Exercise objective:
Reproduce all of the data exactly, with no line skipped.

Recorded information:
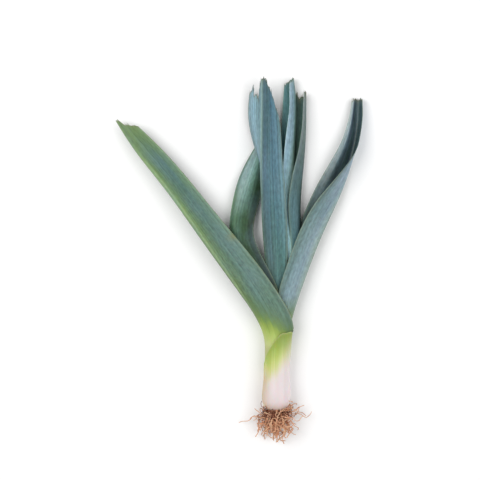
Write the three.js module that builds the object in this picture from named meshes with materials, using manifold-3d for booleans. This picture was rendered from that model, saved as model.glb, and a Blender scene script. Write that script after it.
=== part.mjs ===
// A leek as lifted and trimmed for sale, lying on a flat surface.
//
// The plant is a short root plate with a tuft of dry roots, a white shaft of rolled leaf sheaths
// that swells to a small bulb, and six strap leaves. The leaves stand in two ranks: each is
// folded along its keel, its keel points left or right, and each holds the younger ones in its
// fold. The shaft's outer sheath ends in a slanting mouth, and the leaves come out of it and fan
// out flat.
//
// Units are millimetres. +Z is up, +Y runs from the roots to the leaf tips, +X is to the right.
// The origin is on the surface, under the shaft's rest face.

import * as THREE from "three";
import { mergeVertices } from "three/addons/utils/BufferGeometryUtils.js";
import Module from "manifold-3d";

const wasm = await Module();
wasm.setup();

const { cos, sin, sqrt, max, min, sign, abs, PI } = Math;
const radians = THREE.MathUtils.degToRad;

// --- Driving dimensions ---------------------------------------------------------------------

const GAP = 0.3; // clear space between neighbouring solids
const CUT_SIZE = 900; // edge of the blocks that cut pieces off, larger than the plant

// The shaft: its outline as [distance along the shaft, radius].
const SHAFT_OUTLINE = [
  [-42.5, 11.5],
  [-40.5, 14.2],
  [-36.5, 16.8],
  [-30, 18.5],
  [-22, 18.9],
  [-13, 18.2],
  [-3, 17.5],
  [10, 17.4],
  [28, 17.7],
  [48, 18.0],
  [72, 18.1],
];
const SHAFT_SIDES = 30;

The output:
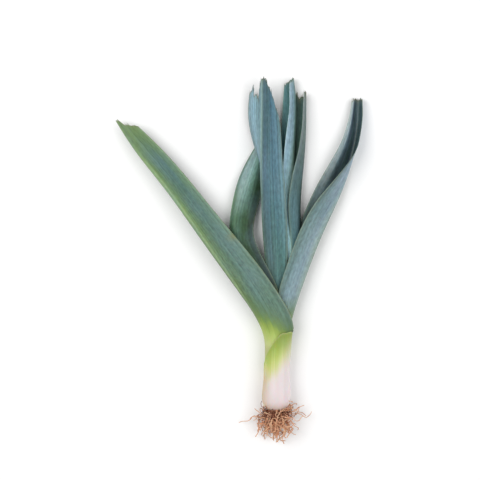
Write the three.js module that builds the object in this picture from named meshes with materials, using manifold-3d for booleans. This picture was rendered from that model, saved as model.glb, and a Blender scene script. Write that script after it.
=== part.mjs ===
// A leek as lifted and trimmed for sale, lying on a flat surface.
//
// The plant is a short root plate with a tuft of dry roots, a white shaft of rolled leaf sheaths
// that swells to a small bulb, and six strap leaves. The leaves stand in two ranks: each is
// folded along its keel, its keel points left or right, and each holds the younger ones in its
// fold. The shaft's outer sheath ends in a slanting mouth, and the leaves come out of it and fan
// out flat.
//
// Units are millimetres. +Z is up, +Y runs from the roots to the leaf tips, +X is to the right.
// The origin is on the surface, under the shaft's rest face.

import * as THREE from "three";
import { mergeVertices } from "three/addons/utils/BufferGeometryUtils.js";
import Module from "manifold-3d";

const wasm = await Module();
wasm.setup();

const { cos, sin, sqrt, max, min, sign, abs, PI } = Math;
const radians = THREE.MathUtils.degToRad;

// --- Driving dimensions ---------------------------------------------------------------------

const GAP = 0.3; // clear space between neighbouring solids
const CUT_SIZE = 900; // edge of the blocks that cut pieces off, larger than the plant

// The shaft: its outline as [distance along the shaft, radius].
const SHAFT_OUTLINE = [
  [-42.5, 11.5],
  [-40.5, 14.2],
  [-36.5, 16.8],
  [-30, 18.5],
  [-22, 18.9],
  [-13, 18.2],
  [-3, 17.5],
  [10, 17.4],
  [28, 17.7],
  [48, 18.0],
  [72, 18.1],
];
const SHAFT_SIDES = 30;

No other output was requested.